Scrapy中LinkExtractor的选项和参数解析

发布时间：2023-12-27 02:17:08

Scrapy是一个强大的Python爬虫框架，提供了丰富的功能和灵活的配置选项。其中LinkExtractor是Scrapy中的一个模块，用于提取页面中的链接，并根据一些选项和参数来控制链接的提取行为。

LinkExtractor的选项和参数包括：

1. allow：允许符合正则表达式的URL，提取到的链接将会包括这些URL。例如，如果我们只想提取所有以"example.com"开始的链接，可以设置allow=r'example.com'。

from scrapy.linkextractors import LinkExtractor

# 创建LinkExtractor对象，设置allow参数
link_extractor = LinkExtractor(allow=r'example.com')

# 使用LinkExtractor对象提取URLs
urls = link_extractor.extract_links(response)

2. deny：拒绝符合正则表达式的URL，提取到的链接将不会包括这些URL。例如，如果我们不想提取任何以"example.com"开始的链接，可以设置deny=r'example.com'。

from scrapy.linkextractors import LinkExtractor
 
# 创建LinkExtractor对象，设置deny参数
link_extractor = LinkExtractor(deny=r'example.com')
 
# 使用LinkExtractor对象提取URLs
urls = link_extractor.extract_links(response)

3. allow_domains：允许特定域名的链接被提取。例如，如果我们只想提取所有在"example.com"域名下的链接，可以设置allow_domains=['example.com']。

from scrapy.linkextractors import LinkExtractor
 
# 创建LinkExtractor对象，设置allow_domains参数
link_extractor = LinkExtractor(allow_domains=['example.com'])
 
# 使用LinkExtractor对象提取URLs
urls = link_extractor.extract_links(response)

4. deny_domains：拒绝特定域名的链接被提取。例如，如果我们不想提取任何在"example.com"域名下的链接，可以设置deny_domains=['example.com']。

from scrapy.linkextractors import LinkExtractor
 
# 创建LinkExtractor对象，设置deny_domains参数
link_extractor = LinkExtractor(deny_domains=['example.com'])
 
# 使用LinkExtractor对象提取URLs
urls = link_extractor.extract_links(response)

5. restrict_xpaths：根据XPath表达式提取链接。
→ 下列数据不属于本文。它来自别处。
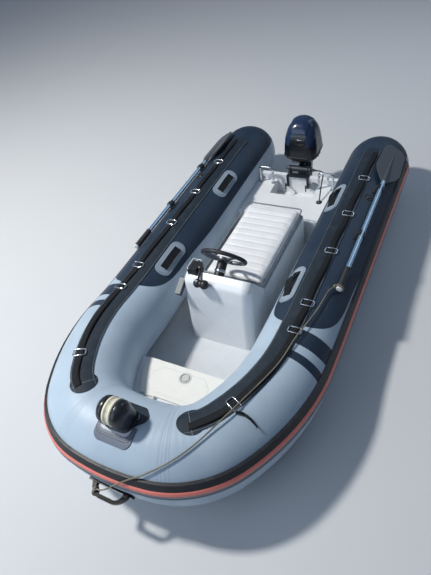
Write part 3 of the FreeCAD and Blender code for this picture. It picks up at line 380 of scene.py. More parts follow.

例如，我们可以设置restrict_xpaths='//a[@class="some-class"]'来提取所有带有"class"属性为"some-class"的a标签的链接。

from scrapy.linkextractors import LinkExtractor
 
# 创建LinkExtractor对象，设置restrict_xpaths参数
link_extractor = LinkExtractor(restrict_xpaths='//a[@class="some-class"]')
 
# 使用LinkExtractor对象提取URLs
urls = link_extractor.extract_links(response)

6. restrict_css：根据CSS选择器提取链接。例如，我们可以设置restrict_css='.some-class a'来提取所有带有"class"属性为"some-class"的a标签的链接。

from scrapy.linkextractors import LinkExtractor
 
# 创建LinkExtractor对象，设置restrict_css参数
link_extractor = LinkExtractor(restrict_css='.some-class a')
 
# 使用LinkExtractor对象提取URLs
urls = link_extractor.extract_links(response)

7. tags：指定要提取链接的HTML标签。例如，我们可以设置tags='img'来提取所有img标签的链接。

from scrapy.linkextractors import LinkExtractor
 
# 创建LinkExtractor对象，设置tags参数
link_extractor = LinkExtractor(tags='img')
 
# 使用LinkExtractor对象提取URLs
urls = link_extractor.extract_links(response)

8. attrs：指定要提取链接的HTML属性。例如，我们可以设置attrs=['src', 'href']来提取所有src和href属性的链接。

from scrapy.linkextractors import LinkExtractor
 
# 创建LinkExtractor对象，设置attrs参数
link_extractor = LinkExtractor(attrs=['src', 'href'])
 
# 使用LinkExtractor对象提取URLs
urls = link_extractor.extract_links(response)

这些选项和参数可以组合使用，以满足更复杂的链接提取需求。在使用LinkExtractor之前，需要先从scrapy.linkextractors模块中导入它。然后，根据需要设置选项和参数，创建LinkExtractor对象。最后，使用extract_links方法提取链接，并将结果存储在urls变量中。

总结起来，LinkExtractor是Scrapy中用于提取页面链接的模块，它提供了一系列选项和参数来灵活地控制链接提取行为，可以根据正则表达式、域名、XPath和CSS选择器等方式来提取符合要求的链接。这使得Scrapy在爬取、分析和提取数据时更加高效和灵活。